Compared with ViT-B/16, RN50 shows higher sensitivity to the training setting, which indicates that the effect of augmentation depends not only on shot size but also on the backbone architecture itself.

Cross-backbone takeaway

Data augmentation is backbone- and head-dependent

For ViT-B/16, augmentation is most useful in the 10-shot setting and gives only small gains because the pretrained features are already strong and stable.
For RN50, augmentation is much more important for the Linear head, but less reliable for the Prototype head.
Therefore, augmentation should not be treated as a universally positive choice. Its effectiveness depends on the combination of backbone, classifier head, and support-set size.

Conclusion

Based on the reported accuracy and F1 scores, CLIP ViT-B/16 is the stronger backbone overall. Its best result is Prototype + 10-shot + aug with Accuracy = 0.9224 and F1 = 0.9231, which is clearly higher than the best RN50 result.
For ViT-B/16, the Prototype head is consistently the most reliable few-shot strategy, while the Linear head becomes competitive only in the 10-shot setting.
For RN50, the best result is Prototype + 5-shot + no_aug with Accuracy = 0.8806 and F1 = 0.8825, showing that RN50 can still perform well, but it is less stable than ViT-B/16 across different settings.
The augmentation analysis shows that data augmentation is not always beneficial.

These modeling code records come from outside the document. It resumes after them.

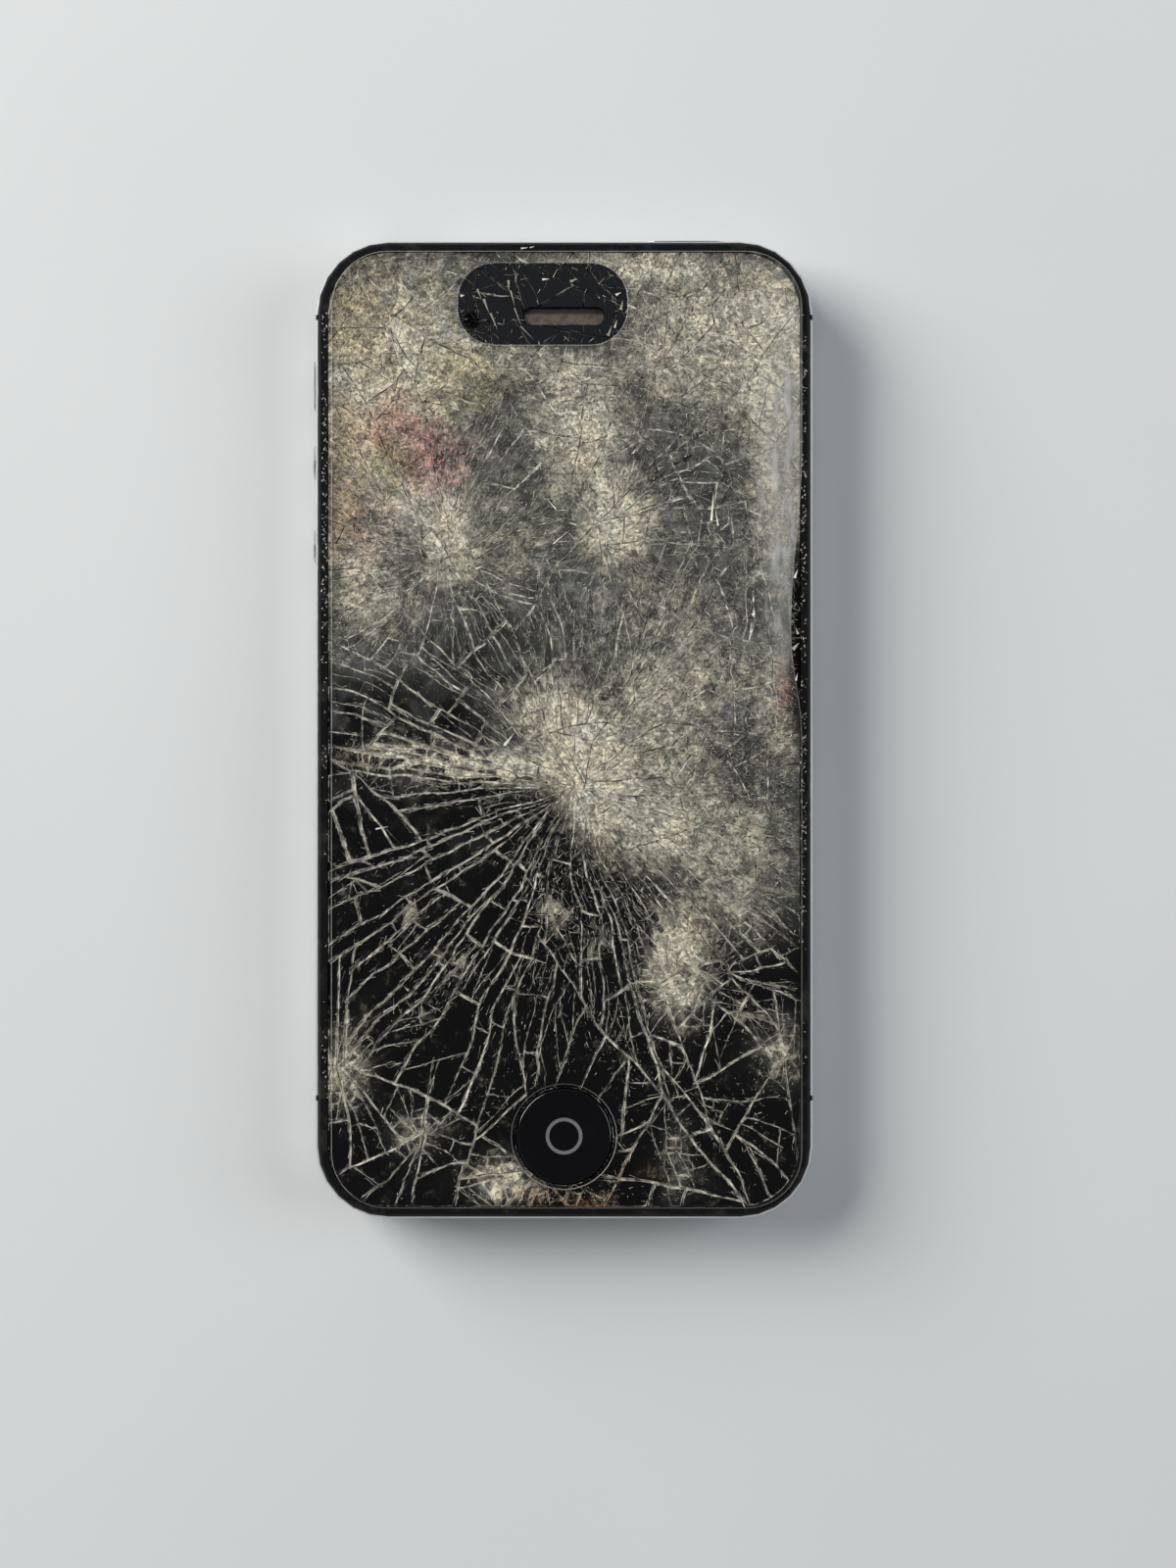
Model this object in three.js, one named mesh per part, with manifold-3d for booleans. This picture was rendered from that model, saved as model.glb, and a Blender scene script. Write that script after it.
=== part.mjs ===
// A slab-shaped phone with a shattered front glass under a clear film, lying on its back.
// Millimetres. +X right and +Y towards the earpiece, seen from the front; +Z out of the screen.
// The origin is on the rear glass, at its centre.
import * as THREE from "three";
import { mergeVertices } from "three/addons/utils/BufferGeometryUtils.js";
import Module from "manifold-3d";

// Driving dimensions
const WIDTH = 58.6;
const HEIGHT = 115.2;
const CORNER = 8.6;
const BAND_WALL = 1.5; // thickness of the steel band
const BAND_CHAMFER = 0.22;
const COVER_INSET = 0.45; // how far the front bezel and the rear frame stand back from the band
const GAP = 0.1; // between a piece and the opening that it sits in
const CORNER_STEPS = 6;

// Heights of the layers above the surface that the phone lies on
const REAR_GLASS_Z = [0, 0.8];
const REAR_FRAME_Z = [0.3, 1.6];
const BAND_Z = [1.6, 7.6];
const LEDGE_Z = [6.4, 6.9];
const MIDPLATE_Z = [6.9, 7.4];
const BEZEL_Z = [7.6, 9.15];
const GLASS_Z = [8.4, 9.3];
const FILM_THICKNESS = 0.15;
const SIDE_Z = 4.3; // the line of the buttons, sockets and screws round the band
const CAVITY_FLOOR = REAR_FRAME_Z[1];
const CAVITY_ROOF = MIDPLATE_Z[0];

// Places on the front, from the phone's centre
const HOME = { x: 0, y: -47.7, radius: 5.6 };
const EARPIECE = { x: 0, y: 48.5, width: 9.6, height: 2.1 };
const FRONT_CAMERA = { x: -10.8, y: 48.0 };
const FILM_SLOT = { x: -2.5, y: 49.9, width: 19.9, height: 9.6, corner: 4.3 };
const FILM_HOLE_RADIUS = 6.15;

// Places round the edge
const VOLUME_UP_Y = 31.9;
const VOLUME_DOWN_Y = 21.9;
const VOLUME_RADIUS = 2.2;
const VOLUME_FLANGE = 2.5;
const MUTE = { y: 41.1, length: 6.0, thickness: 1.7, travel: 1.0 };
const POWER = { x: 14.5, length: 10.0, thickness: 2.6 };
const JACK = { x: -20.0, bore: 1.8 };
const SIM = { y: 4.0, z: 4.8, width: 13.8, depth: 17.2 };
const DOCK = { width: 22.4, height: 3.4, depth: 8.0, wall: 0.4 };
const SCREW_X = 13.2;
const GRILLE = { x: 18.4, length: 6.2, height: 1.9 };
const GAP_TOP_Y = HEIGHT / 2 - 8.95;
const GAP_BOTTOM_Y = -HEIGHT / 2 + 14.2;
const GAP_WIDTH = 0.6;
const REAR_CAMERA = { x: 20.0, y: 49.4 };
const FLASH = { x: 12.6, y: 49.4 };

const wasm = await Module();
wasm.setup();

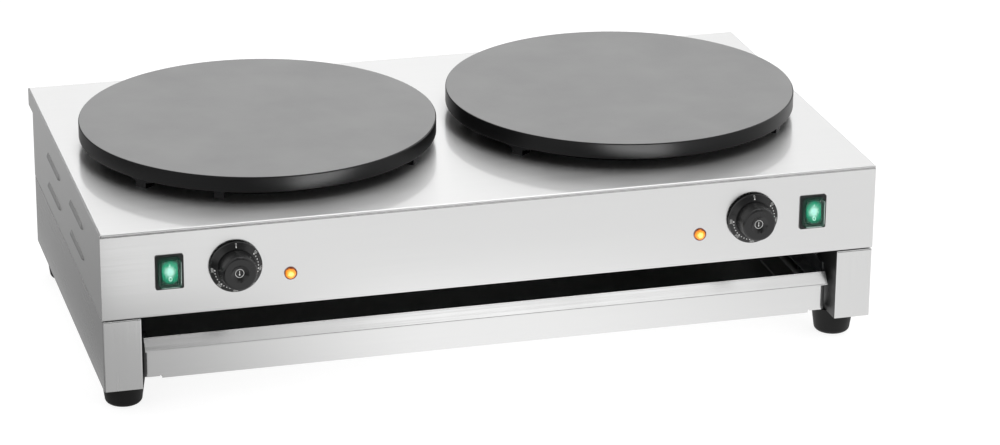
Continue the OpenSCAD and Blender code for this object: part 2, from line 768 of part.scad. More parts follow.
// Half section of a knob: dial skirt, tapered cap with a dished face and hollow back
module knob_profile() {
    skirt_r = knob_skirt_d / 2;
    skirt_z = 3;
    cap_r = 21.6;
    face_r = 19;
    edge_r = 3;
    dish_r = 9.8;
    dish_d = 3.6;
    dish_ball = (dish_r * dish_r + dish_d * dish_d) / (2 * dish_d);
    boss_r = 7;
    difference() {
        union() {
            polygon([[0, skirt_z], [skirt_r, skirt_z], [skirt_r, 4.4], [skirt_r - 0.6, 5],
                [cap_r, 8], [0, 8]]);
            polygon([[0, 7], [cap_r - 1, 7], [cap_r - 1, 8.6], [face_r, knob_reach - edge_r],
                [0, knob_reach - edge_r]]);
            translate([0, knob_reach - edge_r - 1]) square([face_r - edge_r, edge_r + 1]);
            translate([face_r - edge_r, knob_reach - edge_r]) circle(edge_r, $fn = medium);
        }
        translate([0, knob_reach - dish_d + dish_ball]) circle(dish_ball, $fn = 180);
        translate([-10, 0]) square([10, 60]);
        translate([boss_r, 0]) square([10, 19]);
        square([shaft_r + 0.02, shaft_front]);
    }
}

module knob(side) color("black") at_panel() on_side(side)
    facing_front(knob_x, z_axis) rotate_extrude($fn = fine) knob_profile();

// ---------- rocker switches and lamps ----------

module at_switch(side) at_panel() on_side(side) translate([switch_x, 0, z_axis]) children();

module switch(side) color("black") at_switch(side) difference() {
    body_l = 24;
    cavity_l = 16;
    union() {
        translate([0, -bezel_t, 0]) extrude_y(bezel_t) rounded_rect(bezel_w, bezel_h, bezel_corner_r);
        translate([-switch_body_w / 2, -0.5, -switch_body_h / 2])
            cube([switch_body_w, body_l, switch_body_h]);
        for (dx = [-5, 5], dz = [-8, 8])
            translate([dx, body_l + 3, dz]) rotate([0, 90, 0]) blade();
    }
    translate([-cavity_w / 2, -bezel_t - 1, -cavity_h / 2])
        cube([cavity_w, bezel_t + cavity_l, cavity_h]);
    translate([-pin_reach - 0.3, rocker_pivot, 0]) rotate([0, 90, 0])
        cylinder(h = 2 * (pin_reach + 0.3), r = pivot_pin_r + 0.05, $fn = coarse);
}

// Side view of a rocker about its pivot: a drum behind the bezel and a shallow V face
module rocker_profile() {
    front = -bezel_t - rocker_pivot;
    drum_r = 13.2;
    half_h = 12.6;
    end_y = -8;
    middle_y = -5.8;
    intersection() {
        circle(drum_r, $fn = 96);
        translate([front, -15]) square([7 - front, 30]);
    }
    polygon([[front + 0.5, -half_h], [end_y, -half_h], [middle_y, 0], [end_y, half_h],
        [front + 0.5, half_h]]);
}

module rocker(side) color("seagreen") at_switch(side) translate([0, rocker_pivot, 0])
    rotate([-rocker_tilt, 0, 0]) {
        extrude_x(rocker_w) rocker_profile();
        translate([-pin_reach, 0, 0]) rotate([0, 90, 0])
            cylinder(h = 2 * pin_reach, r = pivot_pin_r, $fn = coarse);
    }

// Pillow-shaped block from Y = 0 to the front, rounded on its face and its corners
module pillow(w, h, d, corner_r, edge_r) intersection() {
    extrude_forward(d) rounded_rect(w, h, corner_r);
    rotate([90, 0, 0]) translate([0, h / 2, 0]) extrude_forward(h) round_top(w, d, edge_r);
    rotate([90, 0, 0]) extrude_x(w) round_top(h, d, edge_r);
}

// Soft domed cover over a rocker
module switch_cap(side) color("lightcyan") at_switch(side) translate([0, -bezel_t, 0]) difference() {
    corner_r = 6;
    edge_r = 4;
    pillow(cap_w, cap_h, cap_d, corner_r, edge_r);
    translate([0, 0.01, 0])
        pillow(cap_w - 2 * cap_wall, cap_h - 2 * cap_wall, cap_d - cap_wall + 0.01, corner_r - cap_wall,
            edge_r - cap_wall);
}

module lamp_lens(side) color("orange") at_panel() on_side(side) facing_front(lamp_x, z_lamp)
    rotate_extrude($fn = medium) {
        dome_r = 7;
        dome_top = 5.4;
        polygon([[0, 0], [7, 0], [7, 1.4], [6.4, 2], [0, 2]]);
        intersection() {
            translate([0, dome_top - dome_r]) circle(dome_r, $fn = 96);
            translate([0, 1]) square([5.6, 6]);
        }
    }

module lamp_body(side) color("ivory") at_panel() on_side(side) facing_front(lamp_x, z_lamp) {
    body_l = 20;
    nut_h = 3;
    translate([0, 0, -body_l]) cylinder(h = body_l, r = 4.9, $fn = medium);
    translate([0, 0, -sheet - nut_h]) hexagon(13, nut_h);
    for (dx = [-2.5, 2.5]) translate([dx, 0, -body_l - 3.5]) cube([0.8, 4.8, 8], center = true);
}

// ---------- wiring parts ----------

// Safety limiter: a can on a foot plate, with a reset pin and two terminals
module limiter(side) color("tan") at_panel() on_side(side) translate([130, 52, z_body + 1]) {
    can_h = 22;
    translate([-22, -12, 0]) cube([44, 24, 1.5]);
    translate([0, 0, 1]) cylinder(h = can_h, r = 14, $fn = medium);
    translate([0, 0, can_h]) cylinder(h = 6, r = 4, $fn = coarse);
    for (dx = [-8, 8]) translate([dx, 0, can_h + 4]) rotate([90, 0, 0]) blade();
}

// Five-pole terminal block with clamping screws and wire holes
module terminal_block() color("ivory") at_panel() translate([gland_x, 400, z_body + 1]) {
    pitch = 13;
    base_l = 74;
    base_w = 30;
    screw_dy = 6;
    difference() {
        union() {
            translate([-base_l / 2, -base_w / 2, 0]) cube([base_l, base_w, 8]);
            for (i = [-2 : 2]) translate([i * pitch, 0, 0]) {
                translate([-5.2, -12, 0]) cube([10.4, 24, 17]);
                for (dy = [-screw_dy, screw_dy]) translate([0, dy, 0])
                    cylinder(h = 20, r = 4.2, $fn = coarse);
            }
        }
        for (i = [-2 : 2]) translate([i * pitch, 0, 0]) {
            for (dy = [-screw_dy, screw_dy]) translate([0, dy, 12])
                cylinder(h = through, r = 2.6, $fn = 24);
            translate([0, -20, 11]) rotate([-90, 0, 0]) cylinder(h = 40, r = 2, $fn = 24);
        }
        for (side = [-1, 1]) level_hole(side * (base_l / 2 - 2.8), 0, 4, 1.8);
    }
}

// Places children on the outside of the rear panel, with Z pointing to the rear
module at_rear(x) at_panel() translate([x, wall_d, gland_z]) rotate([-90, 0, 0]) children();

module cable_gland() color("black") at_rear(gland_x) difference() {
    cap_r = 10.6;
    cable_r = 5;
    union() {
        translate([0, 0, -12]) cylinder(h = 12, r = gland_r, $fn = medium);
        hexagon(gland_across, 5);
        translate([0, 0, 5]) cylinder(h = 2, r = 9.6, $fn = medium);
        translate([0, 0, 7]) cylinder(h = 9, r = cap_r, $fn = medium);
        translate([0, 0, 16]) cylinder(h = 4, r1 = cap_r, r2 = 7.8, $fn = medium);
    }
    translate([0, 0, -13]) cylinder(h = 34, r = cable_r, $fn = medium);
}

module gland_nut() color("black") at_rear(gland_x) translate([0, 0, -sheet - 5]) difference() {
    hexagon(gland_across, 5);
    translate([0, 0, -1]) cylinder(h = 7, r = gland_r + 0.05, $fn = coarse);
}

// Bonding stud with a washer, a nut outside and a nut inside the rear panel
module bonding_stud() color("goldenrod") at_rear(stud_x) {
    washer_t = 1.2;
    nut_h = 5;
    translate([0, 0, -10]) cylinder(h = 28, r = stud_r, $fn = 48);
    cylinder(h = washer_t, r = 7, $fn = 48);
    translate([0, 0, washer_t]) hexagon(m6_across, nut_h);
    translate([0, 0, -sheet - nut_h]) hexagon(m6_across, nut_h);
}

module floor_screws() color("darkgray") at_panel() for (p = floor_screw_points)
    translate([p[0], p[1], z_body + 1]) screw(8, 3.8, 2.4);

module rear_screws() color("darkgray") at_panel() for (p = rear_screw_points)
    translate([p[0], wall_d, p[1]]) rotate([-90, 0, 0]) screw(9, 3.8, 2.4);

// ---------- pieces ----------

top_cover();
control_panel();
rear_panel();
housing_floor();
base_side("left");  // base_side_left
base_side("right");  // base_side_right
base_rear_panel();
rail("left");  // rail_left
rail("right");  // rail_right
drawer_front();
drawer_tray();
foot(-foot_x, foot_y);  // foot_front_left
foot(foot_x, foot_y);  // foot_front_right
foot(-foot_x, wall_d - foot_y);  // foot_rear_left
foot(foot_x, wall_d - foot_y);  // foot_rear_right
foot_bolts();
plate("left");  // plate_left
plate("right");  // plate_right
heater("left");  // heater_left
heater("right");  // heater_right
insulation("left");  // insulation_left
insulation("right");  // insulation_right
pan("left");  // pan_left
pan("right");  // pan_right
plate_legs("left");  // plate_legs_left
plate_legs("right");  // plate_legs_right
leg_screws();
pan_bolts();
sensor("left");  // sensor_left
sensor("right");  // sensor_right
sensor_clip("left");  // sensor_clip_left
sensor_clip("right");  // sensor_clip_right
thermostat("left");  // thermostat_left
thermostat("right");  // thermostat_right
thermostat_screws();
shaft("left");  // shaft_left
shaft("right");  // shaft_right
knob("left");  // knob_left
knob("right");  // knob_right
switch("left");  // switch_left
switch("right");  // switch_right
rocker("left");  // rocker_left
rocker("right");  // rocker_right
switch_cap("left");  // switch_cap_left
switch_cap("right");  // switch_cap_right
lamp_lens("left");  // lamp_lens_left
lamp_lens("right");  // lamp_lens_right
lamp_body("left");  // lamp_body_left
lamp_body("right");  // lamp_body_right
limiter("left");  // limiter_left
limiter("right");  // limiter_right
terminal_block();
cable_gland();
gland_nut();
bonding_stud();
floor_screws();
rear_screws();
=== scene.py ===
import math
import bpy
from mathutils import Matrix, Vector


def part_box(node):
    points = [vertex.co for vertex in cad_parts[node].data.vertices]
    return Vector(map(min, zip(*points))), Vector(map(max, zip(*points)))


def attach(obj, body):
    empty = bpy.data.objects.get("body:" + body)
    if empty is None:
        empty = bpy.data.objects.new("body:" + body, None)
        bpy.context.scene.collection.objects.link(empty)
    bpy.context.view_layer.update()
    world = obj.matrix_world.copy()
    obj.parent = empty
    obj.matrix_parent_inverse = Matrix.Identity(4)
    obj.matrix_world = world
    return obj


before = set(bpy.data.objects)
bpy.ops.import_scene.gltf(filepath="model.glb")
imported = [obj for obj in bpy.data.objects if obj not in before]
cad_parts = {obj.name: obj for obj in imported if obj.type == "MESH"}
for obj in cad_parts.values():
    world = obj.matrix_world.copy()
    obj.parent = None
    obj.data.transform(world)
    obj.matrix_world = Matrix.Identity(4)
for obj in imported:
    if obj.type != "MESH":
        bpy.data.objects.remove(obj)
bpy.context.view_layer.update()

# Lengths are in metres, x to the right, y backwards, z up. Each ramp below is a tuple
# (start, end, value at start, value at end).

SIDES = ("left", "right")
PANEL_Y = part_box("control_panel")[0][1]
WHITE = (1, 1, 1)


def middle_of(node):
    """Middle of a CAD node's box."""
    low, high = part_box(node)
    return (low + high) / 2


# ---------------------------------------------------------------- node graphs

NOISE_ROUGHNESS = 0.55
SIDE_FACE_NORMAL = 0.6      # least x, either way, for a face that looks left or right


class Graph:
    """Shader nodes of a material or of the world."""

    def __init__(self, owner):
        owner.use_nodes = True
        self.nodes, self.links = owner.node_tree.nodes, owner.node_tree.links

    def node(self, kind, **settings):
        """New node of a kind, with its settings."""
        node = self.nodes.new("ShaderNode" + kind)
        for name, value in settings.items():
            setattr(node, name, value)
        return node

    def feed(self, socket, value):
        """Links a socket to another one, or sets it to a number, vector or colour."""
        if isinstance(value, bpy.types.NodeSocket):
            self.links.new(value, socket)
        elif socket.type == "RGBA":
            socket.default_value = (*value, 1)
        else:
            socket.default_value = value

    def fill(self, node, values):
        """Feeds a node's inputs, by index or name, and passes over those that are None."""
        for key, value in values.items():
            if value is not None:
                self.feed(node.inputs[key], value)
        return node

    def split(self, vector):
        """The sockets of a vector's x, y and z."""
        return self.fill(self.node("SeparateXYZ"), {0: vector}).outputs

    def math(self, operation, first, second=None):
        node = self.node("Math", operation=operation)
        return self.fill(node, {0: first, 1: second}).outputs[0]

    def vector_math(self, operation, first, second=None):
        node = self.fill(self.node("VectorMath", operation=operation), {0: first, 1: second})
        return node.outputs["Value" if operation == "LENGTH" else "Vector"]

    def less(self, value, *taken):
        """The value with the others taken from it."""
        for other in taken:
            value = self.math("SUBTRACT", value, other)
        return value

    def ramp(self, value, start, end, low, high, shape="SMOOTHSTEP"):
        """Low at start and high at end, held beyond them, with a step of a shape between."""
        node = self.node("MapRange", interpolation_type=shape)
        self.fill(node, {"Value": value, "From Min": start, "From Max": end,
                         "To Min": low, "To Max": high})
        return node.outputs["Result"]

    def spread(self, value, low, high, start=0.3, end=0.7):
        """A texture's value, mapped to a range in a straight line."""
        return self.ramp(value, start, end, low, high, "LINEAR")

    def mix(self, factor, first, second):
        """Number between first and second."""
        node = self.node("Mix", data_type="FLOAT")
        return self.fill(node, {0: factor, 2: first, 3: second}).outputs[0]

    def mix_color(self, factor, first, second):
        """Colour between first and second."""
        node = self.node("Mix", data_type="RGBA")
        return self.fill(node, {0: factor, 6: first, 7: second}).outputs[2]

    def noise(self, source, scale, stretch=(1, 1, 1), detail=3):
        """Noise texture stretched along the axes of the source coordinates."""
        mapping = self.fill(self.node("Mapping"), {"Vector": source, "Scale": stretch})
        texture = self.fill(self.node("TexNoise"), {
            "Vector": mapping.outputs[0], "Scale": scale, "Detail": detail,
            "Roughness": NOISE_ROUGHNESS})
        return texture.outputs["Fac"]

    def facing_aside(self):
        """1 on the faces that look left or right, and 0 elsewhere."""
        normal = self.split(self.node("NewGeometry").outputs["True Normal"])
        return self.math("GREATER_THAN", self.math("ABSOLUTE", normal["X"]), SIDE_FACE_NORMAL)


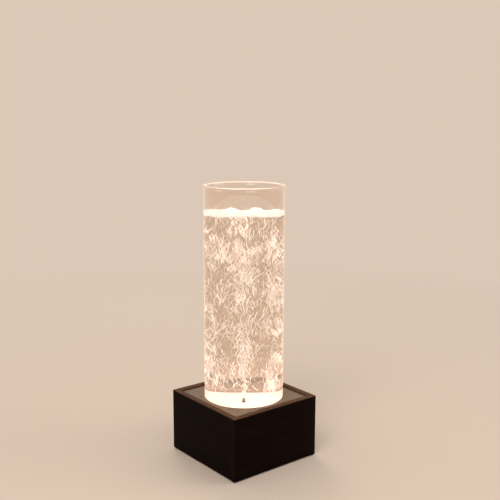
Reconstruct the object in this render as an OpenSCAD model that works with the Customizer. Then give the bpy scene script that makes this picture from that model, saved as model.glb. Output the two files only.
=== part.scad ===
// Bubble tube lamp: a water-filled acrylic tube standing in a square plinth.
// Millimetres, +Z up. The origin is on the floor, under the tube's axis.
// The controls are on the rear, which faces +Y.

/* [Plinth] */
// Outside width and depth of the square plinth
plinth_w = 196; // [192:1:240]
// Height of the plinth's top edge above the floor
plinth_top = 120; // [114:1:150]
// Thickness of the four wall boards
board_t = 12; // [9:0.5:13]
// Gap between the boards and the floor
board_gap = 2; // [1:0.5:3]
// Width of the small bevel along the boards' edges
arris = 0.8; // [0.3:0.1:1.5]
// Side of the square corner posts
post_w = 20; // [16:0.5:21]
// How far the deck lies below the boards' top edge
deck_drop = 2.5; // [0:0.5:4]
// Thickness of the pale deck panel
deck_t = 5; // [3:0.5:8]
// Thickness of the shelf that carries the tube
shelf_t = 9; // [6:0.5:12]
// Thickness of the bottom panel
panel_t = 6; // [5:0.5:8]
// Clearance round the deck, the shelf and the bottom panel
panel_fit = 0.3; // [0.1:0.1:0.5]

/* [Feet and vents] */
// Height of the rubber feet
foot_h = 4; // [3.5:0.5:8]
// Diameter of the rubber feet
foot_d = 22; // [16:1:24]
// Distance of each foot from the plinth's middle, along X and along Y
foot_at = 63; // [60:0.5:66]
// Number of air slots in the bottom panel
vent_count = 6; // [2:1:8]
// Width of an air slot
vent_w = 4; // [3:0.5:5]
// Length of an air slot
vent_l = 46; // [20:1:50]

/* [Tube] */
// Outside diameter of the tube
tube_d = 150; // [140:1:154]
// Thickness of the tube's wall
tube_wall = 5; // [3:0.5:8]
// Height of the tube's rim above the floor
tube_top = 520; // [400:5:900]
// How far the polished rim swells past the tube's wall
rim_swell = 1.1; // [0.2:0.1:1.5]
// Length of tube that is hidden below the deck's top face
tube_tail = 24; // [22:0.5:29.5]
// How far the tube's floor lies below the deck's top face
floor_drop = 9; // [3:0.5:12]
// Thickness of the opal floor bonded into the tube
floor_t = 6; // [4:0.5:9]
// Glue gap between the tube and what is bonded or seated against it
glue_gap = 0.15; // [0.05:0.05:0.3]
// Width of the soft sealing ring between the deck and the tube
seal_w = 1; // [0.6:0.1:2]
// Wall of the socket ring round the tube's foot
socket_wall = 4; // [3:0.5:5]
// Height of the socket ring
socket_h = 17; // [12:0.5:18]
// Thickness of the socket ring's ledge under the tube
ledge_t = 3; // [2:0.5:4]
// Thickness of the rubber ring under the tube
gasket_t = 1.5; // [1:0.5:3]
// Turn of the socket ring's four ears about the tube's axis
ear_turn = 30; // [20:1:70]

/* [Water] */
// Empty height between the water and the rim
headspace = 52; // [30:1:120]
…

For ViT-B/16, it is mainly helpful at 10-shot; for RN50, it helps the Linear head but can hurt the Prototype head in low-shot conditions.
Overall, the experiments show that the best-performing configuration for this multimodal task is ViT-B/16 with Prototype-based few-shot adaptation, while the impact of augmentation depends strongly on the backbone and adaptation method.